Wednesday, February 4, 2009

CAPTCHA and proposed alternative, SAPTCHA

Introduction

(skip to next section if you are familiar with concept of CAPTCHA)

CAPTCHA stands for Completely Automated Public Turing Test to Tell Computers and Humans Apart. [Wikipedia / Captcha]

Simply put, CAPTCHA is a set of methods commonly used to block automated account registration and similar massive abuse by making it costlier to spammer. Most common type of CAPTCHA is visual CAPTCHAs that test for image recognition. Though, at current moment, computers (using good software) is no worse than humans at single character image recognition (source) (fortunately spammers don't bother to use such software yet.)

Most likely you have already been tested by CAPTCHAs - that's those images od distorted and obstructed letters that you must enter into text field to complete registration of email account or to post reply to blog.

Verbal CAPTCHA would not discriminate against vision impaired, but computer will only be able to generate very limited subset of questions and thus it would be relatively simple to defeat such CAPTCHA. Audio CAPTCHAs is uncommon because one would still need visual one and it would double effort.



CAPTCHAs has numerous problems(see wikipedia article linked above for good overview); there is existing methods of character recognition, plus it is often possible to defeat captcha knowing the algorithm it uses.

Intuitively, while computers is not smart enough to pass true Turing test, computers may be smart enough to fool other computers.

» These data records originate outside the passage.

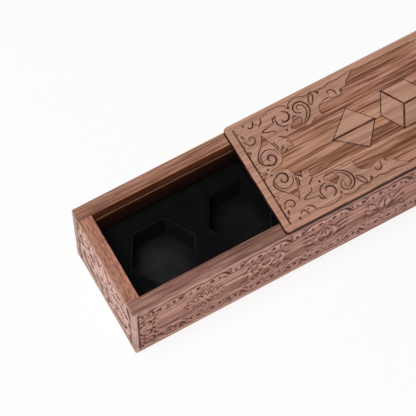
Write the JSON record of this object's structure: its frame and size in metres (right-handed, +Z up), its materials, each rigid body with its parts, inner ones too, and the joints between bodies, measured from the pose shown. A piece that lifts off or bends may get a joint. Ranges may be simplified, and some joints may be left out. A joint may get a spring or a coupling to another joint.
{
  "type": "dice storage chest",
  "caption": "Long carved walnut box with a full-width sliding lid on a T-shaped runner and a black insert with a row of hexagonal pockets for dice.",
  "frame": {"origin": "centre of the flat underside of the box", "axes": "+X along the box, the way the lid opens; +Y to the back; +Z up"},
  "size_m": [0.3239, 0.0558, 0.0516],
  "materials": {
    "walnut_box": "oiled, satin",
    "walnut_lid": "oiled, satin",
    "flock": "flocked, matt",
    "magnet": "plated"
  },
  "bodies": {
    "box": {"base_panel": "walnut_box", "front_wall": "walnut_box", "back_wall": "walnut_box", "left_end_wall": "walnut_box", "right_end_wall": "walnut_box", "insert": "flock", "wall_magnet_front": "magnet", "wall_magnet_back": "magnet"},
    "lid": {"lid_panel": "walnut_lid", "lid_runner": "walnut_lid", "lid_magnet_front": "magnet", "lid_magnet_back": "magnet"}
  },
  "joints": [
    {"name": "lid_slide", "type": "slide", "parent": "box", "child": "lid", "axis": [1, 0, 0], "range_m": [-0.0743, 0.17676]}
  ]
}
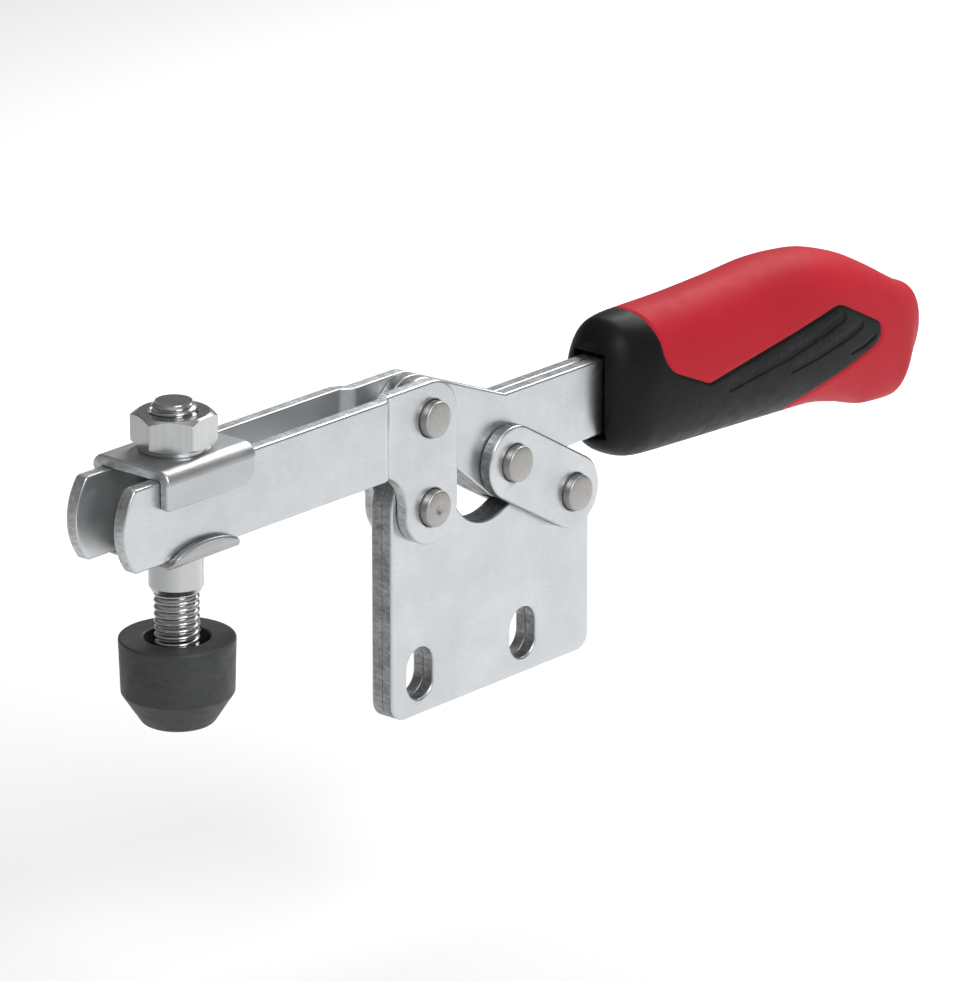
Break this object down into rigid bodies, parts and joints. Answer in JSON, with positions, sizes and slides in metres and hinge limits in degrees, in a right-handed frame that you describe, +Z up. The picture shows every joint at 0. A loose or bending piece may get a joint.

In some CAPTCHAs, the image is obscured in a way that makes it harder to read for human, but will have no effect on computer - for example, computer won't have any problem at all filtering out colored background, but it can confuse human(especially colorblind).

Often, human don't know how many letters should be there, and random lines may look like yet another distorted letter, confusing human but not computer that knows how many letters should be there. Some letters in common fonts differ too little to be reliably recognized by human when distorted (such as 0,O ; I,l,i,!,j ; vv,w and so on). Humans recognize heavily distorted letters in handwriting based on the context, but letters in CAPTCHAs lack context.Last but not least, such methods unnecessarily discriminate against disabled who can not see the image.

SAPTCHA.

SAPTCHA stands for Semi Automatic Public Turing Test to Tell Computers and Humans Apart.

The key concept is same as with CAPTCHA: user is presented with test question or instructions and must give correct answer to use resource. Main difference is that computer does not try to automatically generate "unique" test questions on each query; only verification of answer is automatic. Instead, unique test question and answer[s] is set by moderator or owner when SAPTCHA is installed, and should be easy to change if needed.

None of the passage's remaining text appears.